■ **What the task requires**:
Quote all entries in full, exactly.

■ **Supplied data**:
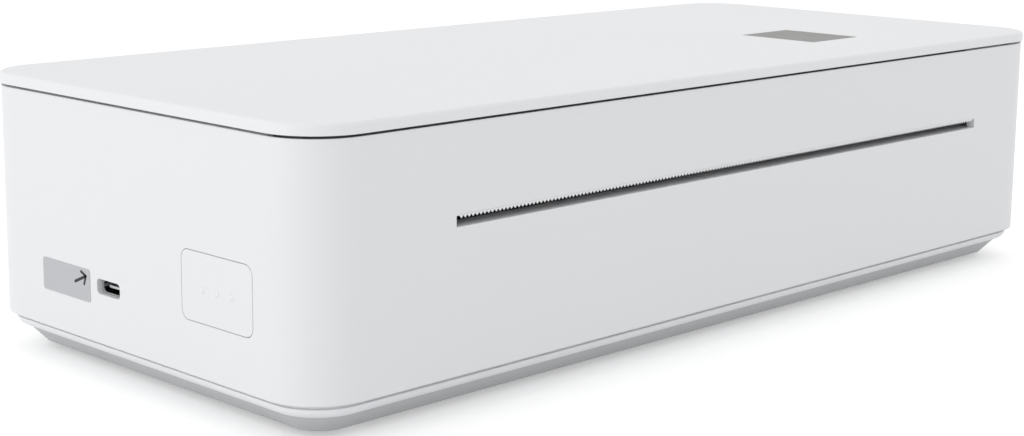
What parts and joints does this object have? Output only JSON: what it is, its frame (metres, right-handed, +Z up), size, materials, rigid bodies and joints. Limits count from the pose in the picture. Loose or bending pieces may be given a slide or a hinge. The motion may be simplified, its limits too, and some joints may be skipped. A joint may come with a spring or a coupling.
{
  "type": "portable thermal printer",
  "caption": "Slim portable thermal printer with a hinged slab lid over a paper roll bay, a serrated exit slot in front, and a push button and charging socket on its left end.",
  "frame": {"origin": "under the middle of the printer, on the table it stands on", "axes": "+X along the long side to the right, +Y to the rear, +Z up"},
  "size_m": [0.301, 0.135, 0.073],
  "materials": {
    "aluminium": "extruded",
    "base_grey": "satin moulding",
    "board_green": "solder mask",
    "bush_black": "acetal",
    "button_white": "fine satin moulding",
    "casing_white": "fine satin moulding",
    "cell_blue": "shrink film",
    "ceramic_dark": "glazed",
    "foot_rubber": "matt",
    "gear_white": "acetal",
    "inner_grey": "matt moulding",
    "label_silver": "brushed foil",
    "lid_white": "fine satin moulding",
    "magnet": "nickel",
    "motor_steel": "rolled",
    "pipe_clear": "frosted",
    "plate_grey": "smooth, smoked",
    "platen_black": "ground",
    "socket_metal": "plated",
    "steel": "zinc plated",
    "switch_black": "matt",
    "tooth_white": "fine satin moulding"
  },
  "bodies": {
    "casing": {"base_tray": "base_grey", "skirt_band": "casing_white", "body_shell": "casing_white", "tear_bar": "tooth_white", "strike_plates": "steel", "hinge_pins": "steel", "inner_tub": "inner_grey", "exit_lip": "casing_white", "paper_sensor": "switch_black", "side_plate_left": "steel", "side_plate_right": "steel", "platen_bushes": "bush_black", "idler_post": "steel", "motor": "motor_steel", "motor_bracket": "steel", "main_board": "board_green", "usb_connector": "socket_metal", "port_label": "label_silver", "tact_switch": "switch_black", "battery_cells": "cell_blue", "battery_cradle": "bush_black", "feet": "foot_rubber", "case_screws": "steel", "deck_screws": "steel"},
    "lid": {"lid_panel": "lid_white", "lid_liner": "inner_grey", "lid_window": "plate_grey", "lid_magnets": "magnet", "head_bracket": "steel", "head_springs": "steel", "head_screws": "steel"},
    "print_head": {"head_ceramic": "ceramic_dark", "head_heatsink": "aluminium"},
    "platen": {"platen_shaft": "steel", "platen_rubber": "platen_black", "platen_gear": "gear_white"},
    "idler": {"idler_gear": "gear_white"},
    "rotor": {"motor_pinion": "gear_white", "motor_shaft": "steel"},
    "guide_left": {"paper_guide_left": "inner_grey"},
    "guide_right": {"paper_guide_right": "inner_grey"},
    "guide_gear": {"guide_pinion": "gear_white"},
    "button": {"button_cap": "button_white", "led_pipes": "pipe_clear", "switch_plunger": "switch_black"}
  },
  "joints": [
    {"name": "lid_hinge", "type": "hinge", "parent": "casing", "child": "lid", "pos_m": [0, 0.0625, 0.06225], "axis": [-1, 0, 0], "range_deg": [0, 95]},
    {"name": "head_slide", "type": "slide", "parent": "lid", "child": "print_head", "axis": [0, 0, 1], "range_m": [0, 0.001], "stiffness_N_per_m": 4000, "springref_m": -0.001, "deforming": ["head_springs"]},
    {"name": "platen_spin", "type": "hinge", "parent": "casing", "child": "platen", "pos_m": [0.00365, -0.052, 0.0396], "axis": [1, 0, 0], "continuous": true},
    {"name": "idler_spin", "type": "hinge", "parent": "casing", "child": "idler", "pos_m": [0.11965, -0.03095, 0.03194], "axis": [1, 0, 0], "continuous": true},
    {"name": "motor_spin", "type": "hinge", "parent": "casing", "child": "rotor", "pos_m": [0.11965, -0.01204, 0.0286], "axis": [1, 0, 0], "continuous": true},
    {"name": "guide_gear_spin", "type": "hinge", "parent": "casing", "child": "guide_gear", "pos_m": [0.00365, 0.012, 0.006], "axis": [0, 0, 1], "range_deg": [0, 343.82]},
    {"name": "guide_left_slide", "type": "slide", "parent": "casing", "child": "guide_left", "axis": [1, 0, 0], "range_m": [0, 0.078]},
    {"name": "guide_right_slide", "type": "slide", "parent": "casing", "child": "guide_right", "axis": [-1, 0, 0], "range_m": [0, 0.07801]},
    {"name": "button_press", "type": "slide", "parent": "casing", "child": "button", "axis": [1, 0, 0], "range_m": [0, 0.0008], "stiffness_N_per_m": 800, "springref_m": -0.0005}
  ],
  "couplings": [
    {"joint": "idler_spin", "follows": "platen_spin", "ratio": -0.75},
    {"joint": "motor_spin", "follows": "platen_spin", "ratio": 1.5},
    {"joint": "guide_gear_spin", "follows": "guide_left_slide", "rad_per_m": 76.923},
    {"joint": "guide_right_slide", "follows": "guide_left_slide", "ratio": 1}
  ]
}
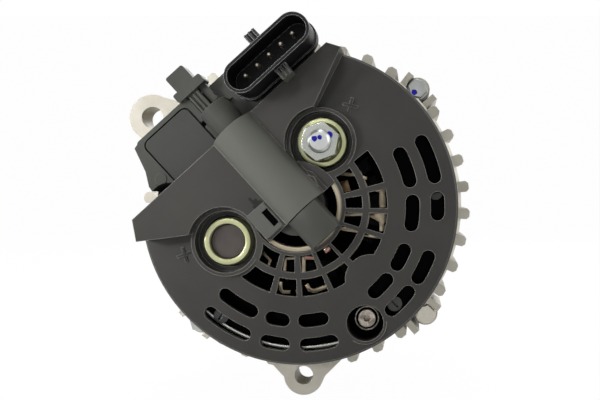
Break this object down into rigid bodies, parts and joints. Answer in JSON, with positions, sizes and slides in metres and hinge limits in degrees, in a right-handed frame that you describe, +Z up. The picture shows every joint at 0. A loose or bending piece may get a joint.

■ **Answer for this exercise**:
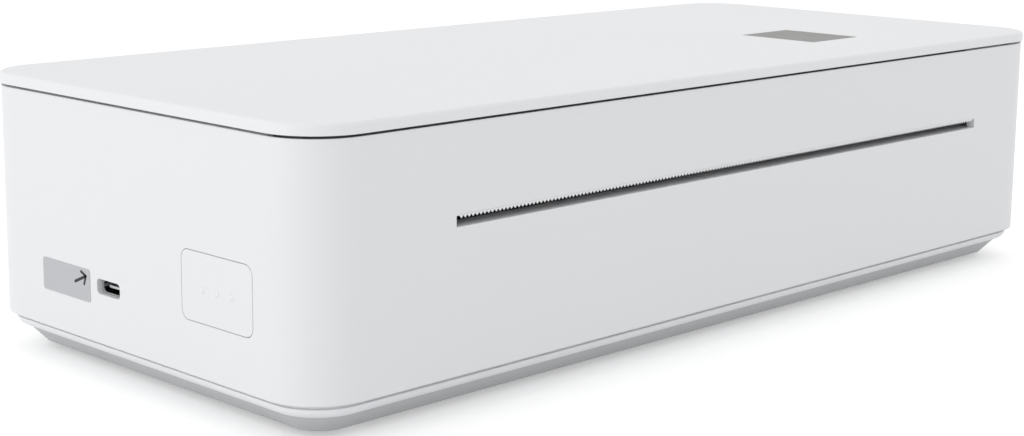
What parts and joints does this object have? Output only JSON: what it is, its frame (metres, right-handed, +Z up), size, materials, rigid bodies and joints. Limits count from the pose in the picture. Loose or bending pieces may be given a slide or a hinge. The motion may be simplified, its limits too, and some joints may be skipped. A joint may come with a spring or a coupling.
{
  "type": "portable thermal printer",
  "caption": "Slim portable thermal printer with a hinged slab lid over a paper roll bay, a serrated exit slot in front, and a push button and charging socket on its left end.",
  "frame": {"origin": "under the middle of the printer, on the table it stands on", "axes": "+X along the long side to the right, +Y to the rear, +Z up"},
  "size_m": [0.301, 0.135, 0.073],
  "materials": {
    "aluminium": "extruded",
    "base_grey": "satin moulding",
    "board_green": "solder mask",
    "bush_black": "acetal",
    "button_white": "fine satin moulding",
    "casing_white": "fine satin moulding",
    "cell_blue": "shrink film",
    "ceramic_dark": "glazed",
    "foot_rubber": "matt",
    "gear_white": "acetal",
    "inner_grey": "matt moulding",
    "label_silver": "brushed foil",
    "lid_white": "fine satin moulding",
    "magnet": "nickel",
    "motor_steel": "rolled",
    "pipe_clear": "frosted",
    "plate_grey": "smooth, smoked",
    "platen_black": "ground",
    "socket_metal": "plated",
    "steel": "zinc plated",
    "switch_black": "matt",
    "tooth_white": "fine satin moulding"
  },
  "bodies": {
    "casing": {"base_tray": "base_grey", "skirt_band": "casing_white", "body_shell": "casing_white", "tear_bar": "tooth_white", "strike_plates": "steel", "hinge_pins": "steel", "inner_tub": "inner_grey", "exit_lip": "casing_white", "paper_sensor": "switch_black", "side_plate_left": "steel", "side_plate_right": "steel", "platen_bushes": "bush_black", "idler_post": "steel", "motor": "motor_steel", "motor_bracket": "steel", "main_board": "board_green", "usb_connector": "socket_metal", "port_label": "label_silver", "tact_switch": "switch_black", "battery_cells": "cell_blue", "battery_cradle": "bush_black", "feet": "foot_rubber", "case_screws": "steel", "deck_screws": "steel"},
    "lid": {"lid_panel": "lid_white", "lid_liner": "inner_grey", "lid_window": "plate_grey", "lid_magnets": "magnet", "head_bracket": "steel", "head_springs": "steel", "head_screws": "steel"},
    "print_head": {"head_ceramic": "ceramic_dark", "head_heatsink": "aluminium"},
    "platen": {"platen_shaft": "steel", "platen_rubber": "platen_black", "platen_gear": "gear_white"},
    "idler": {"idler_gear": "gear_white"},
    "rotor": {"motor_pinion": "gear_white", "motor_shaft": "steel"},
    "guide_left": {"paper_guide_left": "inner_grey"},
    "guide_right": {"paper_guide_right": "inner_grey"},
    "guide_gear": {"guide_pinion": "gear_white"},
    "button": {"button_cap": "button_white", "led_pipes": "pipe_clear", "switch_plunger": "switch_black"}
  },
  "joints": [
    {"name": "lid_hinge", "type": "hinge", "parent": "casing", "child": "lid", "pos_m": [0, 0.0625, 0.06225], "axis": [-1, 0, 0], "range_deg": [0, 95]},
    {"name": "head_slide", "type": "slide", "parent": "lid", "child": "print_head", "axis": [0, 0, 1], "range_m": [0, 0.001], "stiffness_N_per_m": 4000, "springref_m": -0.001, "deforming": ["head_springs"]},
    {"name": "platen_spin", "type": "hinge", "parent": "casing", "child": "platen", "pos_m": [0.00365, -0.052, 0.0396], "axis": [1, 0, 0], "continuous": true},
    {"name": "idler_spin", "type": "hinge", "parent": "casing", "child": "idler", "pos_m": [0.11965, -0.03095, 0.03194], "axis": [1, 0, 0], "continuous": true},
    {"name": "motor_spin", "type": "hinge", "parent": "casing", "child": "rotor", "pos_m": [0.11965, -0.01204, 0.0286], "axis": [1, 0, 0], "continuous": true},
    {"name": "guide_gear_spin", "type": "hinge", "parent": "casing", "child": "guide_gear", "pos_m": [0.00365, 0.012, 0.006], "axis": [0, 0, 1], "range_deg": [0, 343.82]},
    {"name": "guide_left_slide", "type": "slide", "parent": "casing", "child": "guide_left", "axis": [1, 0, 0], "range_m": [0, 0.078]},
    {"name": "guide_right_slide", "type": "slide", "parent": "casing", "child": "guide_right", "axis": [-1, 0, 0], "range_m": [0, 0.07801]},
    {"name": "button_press", "type": "slide", "parent": "casing", "child": "button", "axis": [1, 0, 0], "range_m": [0, 0.0008], "stiffness_N_per_m": 800, "springref_m": -0.0005}
  ],
  "couplings": [
    {"joint": "idler_spin", "follows": "platen_spin", "ratio": -0.75},
    {"joint": "motor_spin", "follows": "platen_spin", "ratio": 1.5},
    {"joint": "guide_gear_spin", "follows": "guide_left_slide", "rad_per_m": 76.923},
    {"joint": "guide_right_slide", "follows": "guide_left_slide", "ratio": 1}
  ]
}
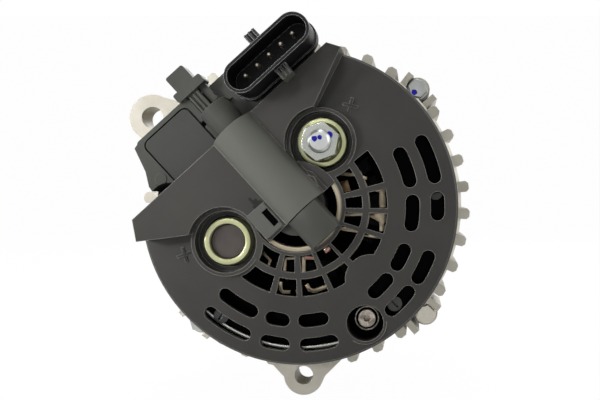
Break this object down into rigid bodies, parts and joints. Answer in JSON, with positions, sizes and slides in metres and hinge limits in degrees, in a right-handed frame that you describe, +Z up. The picture shows every joint at 0. A loose or bending piece may get a joint.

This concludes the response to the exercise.